- Task prompt
Reading the listing below, count the lines that contain the word "materials" and give that count alone.

- Exercise data

--------------------------------

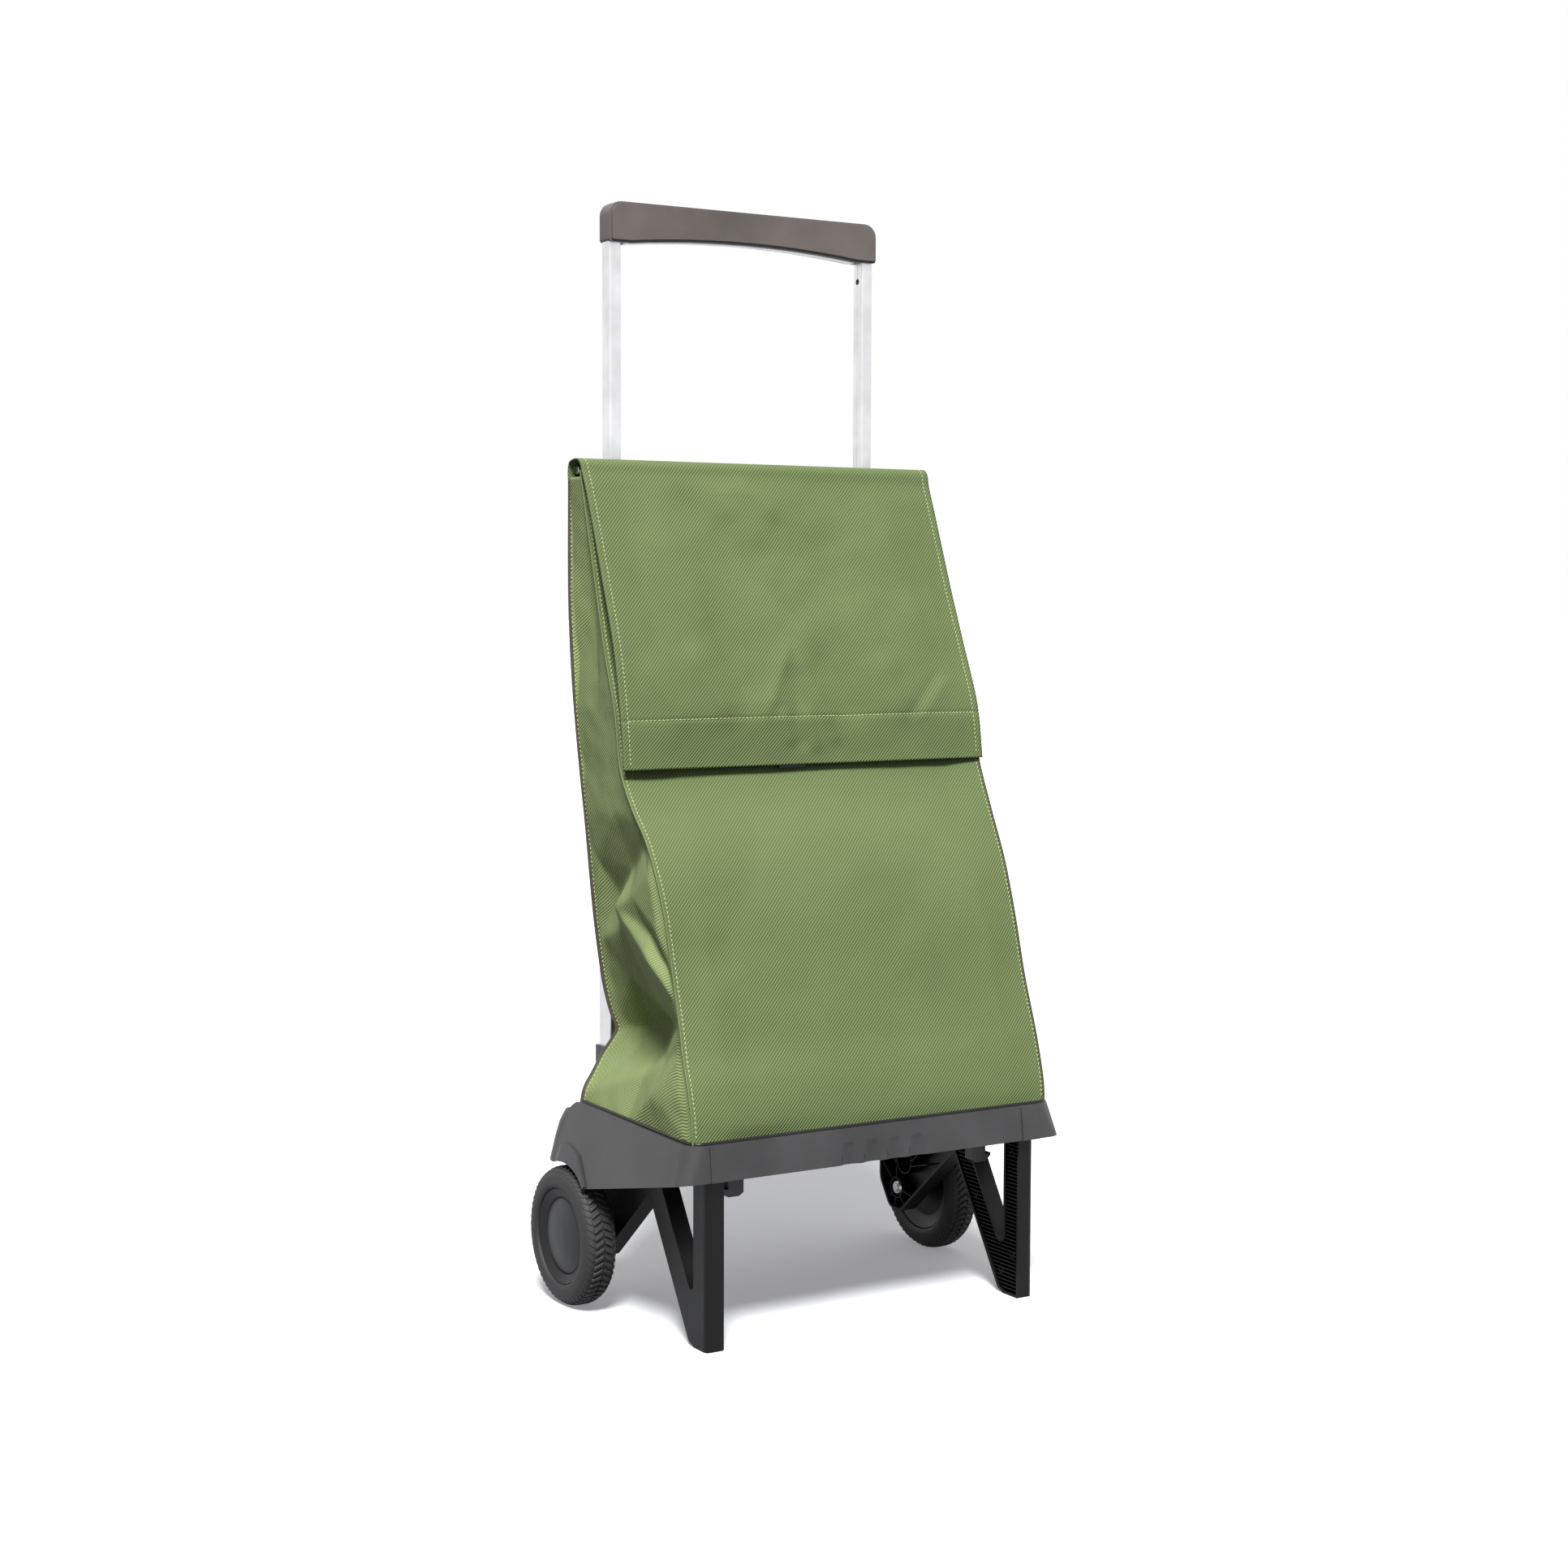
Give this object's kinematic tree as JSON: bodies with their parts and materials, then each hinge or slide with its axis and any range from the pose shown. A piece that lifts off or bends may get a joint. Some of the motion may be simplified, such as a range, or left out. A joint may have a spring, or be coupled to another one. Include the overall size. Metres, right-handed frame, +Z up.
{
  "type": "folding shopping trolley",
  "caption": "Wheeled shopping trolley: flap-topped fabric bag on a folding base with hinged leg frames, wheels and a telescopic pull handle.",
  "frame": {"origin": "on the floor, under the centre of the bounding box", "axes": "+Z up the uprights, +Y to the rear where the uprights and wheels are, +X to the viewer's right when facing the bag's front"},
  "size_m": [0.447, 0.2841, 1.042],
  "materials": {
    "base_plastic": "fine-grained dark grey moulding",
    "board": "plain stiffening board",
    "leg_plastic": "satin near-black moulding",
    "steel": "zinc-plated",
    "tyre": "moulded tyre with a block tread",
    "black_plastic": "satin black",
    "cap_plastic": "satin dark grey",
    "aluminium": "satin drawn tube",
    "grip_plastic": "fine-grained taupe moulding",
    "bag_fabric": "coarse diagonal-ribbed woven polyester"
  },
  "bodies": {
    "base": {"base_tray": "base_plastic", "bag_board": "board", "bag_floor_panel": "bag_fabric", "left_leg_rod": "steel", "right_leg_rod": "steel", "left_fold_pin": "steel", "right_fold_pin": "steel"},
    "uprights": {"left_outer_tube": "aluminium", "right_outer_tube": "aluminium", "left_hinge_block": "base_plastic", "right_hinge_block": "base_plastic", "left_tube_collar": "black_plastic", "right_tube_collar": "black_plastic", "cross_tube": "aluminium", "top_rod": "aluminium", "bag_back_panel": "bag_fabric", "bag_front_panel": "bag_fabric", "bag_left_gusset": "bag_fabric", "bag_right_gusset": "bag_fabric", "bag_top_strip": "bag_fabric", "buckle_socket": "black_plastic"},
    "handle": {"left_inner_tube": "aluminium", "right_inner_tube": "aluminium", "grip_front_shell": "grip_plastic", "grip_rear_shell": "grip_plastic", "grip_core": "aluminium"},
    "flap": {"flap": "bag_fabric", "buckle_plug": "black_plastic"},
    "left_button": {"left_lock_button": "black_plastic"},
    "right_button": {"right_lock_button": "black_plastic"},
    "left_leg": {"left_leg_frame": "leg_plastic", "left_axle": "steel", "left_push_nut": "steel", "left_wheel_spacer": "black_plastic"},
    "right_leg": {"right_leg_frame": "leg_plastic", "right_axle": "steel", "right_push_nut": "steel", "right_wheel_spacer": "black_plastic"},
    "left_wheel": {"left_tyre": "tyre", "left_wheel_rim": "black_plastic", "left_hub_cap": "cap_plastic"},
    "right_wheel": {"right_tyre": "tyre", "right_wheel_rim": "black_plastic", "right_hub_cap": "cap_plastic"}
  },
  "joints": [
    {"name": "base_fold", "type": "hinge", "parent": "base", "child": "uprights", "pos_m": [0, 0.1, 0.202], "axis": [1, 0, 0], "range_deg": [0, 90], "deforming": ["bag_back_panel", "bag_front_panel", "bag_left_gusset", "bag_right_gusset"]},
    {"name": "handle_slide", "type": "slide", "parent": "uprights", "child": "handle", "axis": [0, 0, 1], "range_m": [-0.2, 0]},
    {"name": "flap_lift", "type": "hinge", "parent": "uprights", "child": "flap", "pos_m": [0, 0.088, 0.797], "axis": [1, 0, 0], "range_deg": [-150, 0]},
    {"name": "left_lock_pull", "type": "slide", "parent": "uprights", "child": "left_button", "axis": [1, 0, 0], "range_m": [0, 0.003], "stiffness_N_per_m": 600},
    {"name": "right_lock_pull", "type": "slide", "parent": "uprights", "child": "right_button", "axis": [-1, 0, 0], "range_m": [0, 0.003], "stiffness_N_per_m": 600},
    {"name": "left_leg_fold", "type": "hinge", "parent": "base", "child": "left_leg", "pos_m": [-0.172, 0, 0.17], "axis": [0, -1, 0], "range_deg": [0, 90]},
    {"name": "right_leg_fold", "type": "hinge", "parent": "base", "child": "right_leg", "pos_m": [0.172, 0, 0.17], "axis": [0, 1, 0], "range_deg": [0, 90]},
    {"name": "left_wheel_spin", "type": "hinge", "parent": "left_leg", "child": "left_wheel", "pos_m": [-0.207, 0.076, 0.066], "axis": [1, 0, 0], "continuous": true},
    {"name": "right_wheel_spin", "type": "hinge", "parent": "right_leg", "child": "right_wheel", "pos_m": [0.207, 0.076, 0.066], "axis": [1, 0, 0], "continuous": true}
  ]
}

--------------------------------

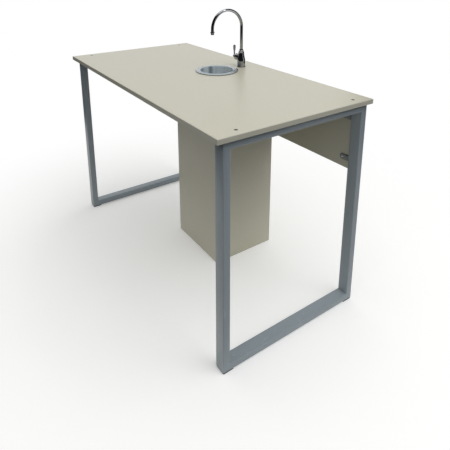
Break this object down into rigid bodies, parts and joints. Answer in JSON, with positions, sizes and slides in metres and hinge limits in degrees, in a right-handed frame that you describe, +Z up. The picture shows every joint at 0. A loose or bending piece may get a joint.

--------------------------------

- The result
2